I doubt that many SS customers download their monthly subscription quotas. Therefore I doubt that there is much to absorb.

Also they clearly do refunds:

http://submit.shutterstock.com/forum/viewtopic.php?p=2497822#2497822

Negative amounts on footage sales are now appearing on the earnings page at Shutterstock. Some people were questioning these amounts. Since SS dont do refunds, it was quite surprising to see the answer from Shutterstock.

Quote from: VincentJansen
Hi,

I asked the billing department for clarification and they confirmed that these are in fact refunds.

Goofy

« Reply #21 on: January 16, 2014, 15:57 »
0
all good points here! I feel that the MS (RF/RM) should do their best to minimize returns which I feel some do not compared to Shutter....

« Reply #22 on: January 16, 2014, 16:06 »
+3
Many books would not get published if publishing worked your way Ron. Especially some of those big coffee table editions which are produced more or less to go directly into the remaindered market.

But it's not my goal to simply help other people make money off of my photos, in any way I can.  My goal is to be paid for uses of those photos. 

Goofy

« Reply #23 on: January 16, 2014, 16:11 »
0
It looks like Alamy refund model really needs to be modified to suit the changing times.
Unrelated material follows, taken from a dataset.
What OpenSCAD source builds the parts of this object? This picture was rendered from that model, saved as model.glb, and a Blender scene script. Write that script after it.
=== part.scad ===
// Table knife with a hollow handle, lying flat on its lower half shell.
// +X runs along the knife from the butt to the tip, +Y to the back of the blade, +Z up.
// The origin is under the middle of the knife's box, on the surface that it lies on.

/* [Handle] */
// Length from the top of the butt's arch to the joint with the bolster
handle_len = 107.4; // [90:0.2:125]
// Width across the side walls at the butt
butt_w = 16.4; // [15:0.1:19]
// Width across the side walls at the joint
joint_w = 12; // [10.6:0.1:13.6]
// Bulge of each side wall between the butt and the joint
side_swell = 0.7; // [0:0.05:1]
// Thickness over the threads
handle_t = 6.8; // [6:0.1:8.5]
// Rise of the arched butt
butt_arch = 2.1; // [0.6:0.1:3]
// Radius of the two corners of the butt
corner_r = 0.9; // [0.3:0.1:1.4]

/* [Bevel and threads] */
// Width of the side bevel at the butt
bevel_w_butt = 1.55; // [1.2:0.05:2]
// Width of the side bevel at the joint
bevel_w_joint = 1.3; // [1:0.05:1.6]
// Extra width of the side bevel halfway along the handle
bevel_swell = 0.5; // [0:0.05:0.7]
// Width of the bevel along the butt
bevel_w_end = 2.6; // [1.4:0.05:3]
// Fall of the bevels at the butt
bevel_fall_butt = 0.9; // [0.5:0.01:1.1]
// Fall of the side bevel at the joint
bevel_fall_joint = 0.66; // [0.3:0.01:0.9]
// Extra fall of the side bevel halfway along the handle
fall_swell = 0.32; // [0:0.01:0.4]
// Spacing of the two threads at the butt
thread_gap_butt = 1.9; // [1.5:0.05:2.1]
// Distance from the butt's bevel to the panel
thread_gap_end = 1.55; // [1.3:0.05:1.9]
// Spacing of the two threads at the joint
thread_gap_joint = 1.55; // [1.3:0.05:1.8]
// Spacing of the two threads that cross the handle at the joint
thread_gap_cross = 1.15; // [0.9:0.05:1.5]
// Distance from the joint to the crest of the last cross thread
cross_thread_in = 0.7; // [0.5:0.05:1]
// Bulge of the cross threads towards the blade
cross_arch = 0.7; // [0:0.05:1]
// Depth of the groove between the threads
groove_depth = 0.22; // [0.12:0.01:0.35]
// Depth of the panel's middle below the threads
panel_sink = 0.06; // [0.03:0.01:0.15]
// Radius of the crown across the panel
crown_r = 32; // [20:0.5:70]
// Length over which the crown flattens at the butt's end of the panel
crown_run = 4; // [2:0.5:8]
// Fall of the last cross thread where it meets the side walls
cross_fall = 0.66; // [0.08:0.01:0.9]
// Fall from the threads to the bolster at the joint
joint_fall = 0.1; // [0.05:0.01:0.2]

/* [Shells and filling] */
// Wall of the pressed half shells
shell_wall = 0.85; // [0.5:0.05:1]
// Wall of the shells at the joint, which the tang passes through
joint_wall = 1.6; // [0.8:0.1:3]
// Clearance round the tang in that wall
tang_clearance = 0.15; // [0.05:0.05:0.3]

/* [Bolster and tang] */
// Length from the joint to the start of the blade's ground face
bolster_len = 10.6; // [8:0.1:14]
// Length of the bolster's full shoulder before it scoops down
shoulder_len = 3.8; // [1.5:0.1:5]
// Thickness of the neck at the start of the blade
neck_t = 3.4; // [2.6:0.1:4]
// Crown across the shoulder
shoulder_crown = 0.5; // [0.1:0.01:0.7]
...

RM are no longer that pricy and folks can use the digital images without us every knowing...

« Reply #24 on: January 16, 2014, 17:29 »
+3
One valid reason for a return I feel is..... (especially when they purchase the same image - something I've had happen on Alamy).  Say they buy an image at size small then realize they need a larger size or more rights or something.  Returning their original purchase and buying the larger size makes total sense.